Apparently, we are at the dawn of a new computer era, as scientists explain us how a revolutionary material can be the building block for faster, thinner and even flexible devices. The breakthrough comes from controlling graphene which is a very strong nanomaterial (two hundred times stronger than steel) made out of a single atomic layer of carbon atoms bound in a hexagonal network.
The advantages of graphene include the high levels of conductivity, meaning that it conducts heat and electricity better than any other material known to humankind. Under the circumstances, there is a huge potential to revolutionize semiconductor, sensor, and display technology. The knowledge about graphene have been around for almost sixty years, but at the time the method used to enhance this material’s electronic properties and to make it functional was based on harsh acids that damaged the graphene.

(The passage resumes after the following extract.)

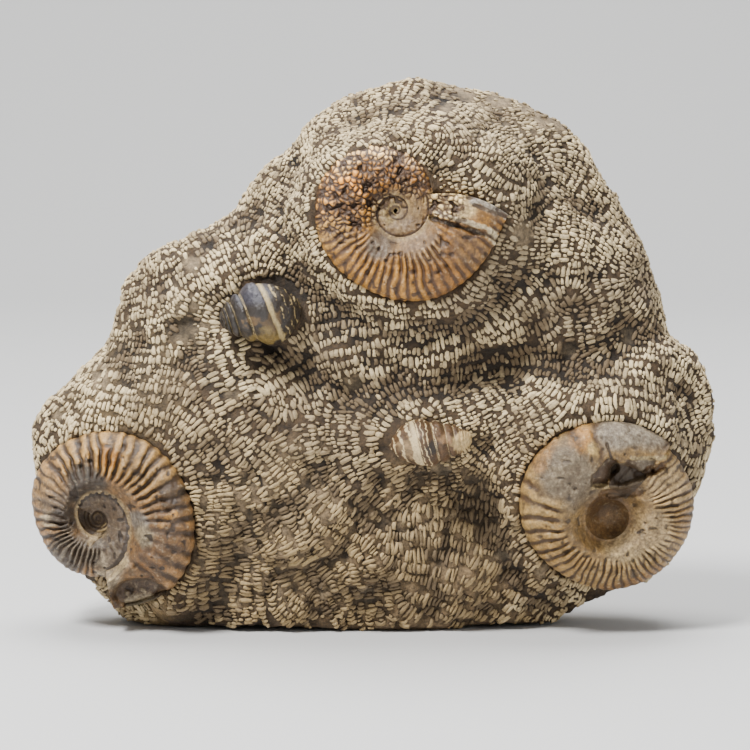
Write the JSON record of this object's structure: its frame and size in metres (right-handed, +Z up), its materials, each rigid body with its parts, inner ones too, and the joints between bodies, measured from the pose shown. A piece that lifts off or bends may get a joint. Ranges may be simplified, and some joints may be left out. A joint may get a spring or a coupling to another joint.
{
  "type": "ammonite fossil plate",
  "caption": "Lumpy limestone nodule that stands upright, with ribbed ammonites and small sea snails left proud of its chiselled face.",
  "frame": {"origin": "below the middle of the whole piece, on the surface that it stands on", "axes": "+Z up, the face with the fossils towards -Y, +X to the right as seen from the front"},
  "size_m": [0.327, 0.1242, 0.262],
  "materials": {
    "limestone": "matt grey-brown rock with cream chisel marks",
    "tan_shell": "satin tan calcite with orange stains",
    "brown_shell": "satin brown calcite with tan ribs",
    "cream_shell": "matt cream and grey calcite",
    "dark_snail_shell": "satin near-black shell with cream lines",
    "brown_snail_shell": "satin brown shell with cream bands"
  },
  "bodies": {
    "root": {"matrix": "limestone", "ammonite_top": "tan_shell", "ammonite_left": "brown_shell", "ammonite_right": "cream_shell", "snail_left": "dark_snail_shell", "snail_middle": "brown_snail_shell"}
  },
  "joints": []
}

Now, researchers at Northwestern’s McCormick School of Engineering and Applied Science developed a new method that eliminates the collateral damages and makes the oxidation process reversible allowing scientists to finely tune the graphene’s properties. “In our method, however, the resulting graphene oxide is chemically homogeneous and reversible – leading to well-controlled properties that can likely be exploited in high-performance applications,” explained Mark C. Hersam, professor of materials science and engineering at the McCormick School.
However, the breakthrough is not likely to produce effects for the average user soon. Despite it’s huge potential, graphene is still in its developing stage. “It’s unclear if this work will impact real-world applications overnight, but it appears to be a step in the right direction,” also explained Mark Hersam. Probably in the not so distant future we’ll see graphene replacing silicone in the computer industry and all the benefits we are yet to predict will become more obvious. In addition, the graphene could prove useful for a wider range of applications and from transparent super conducting materials, biomedical sensors and even light and strong aircraft.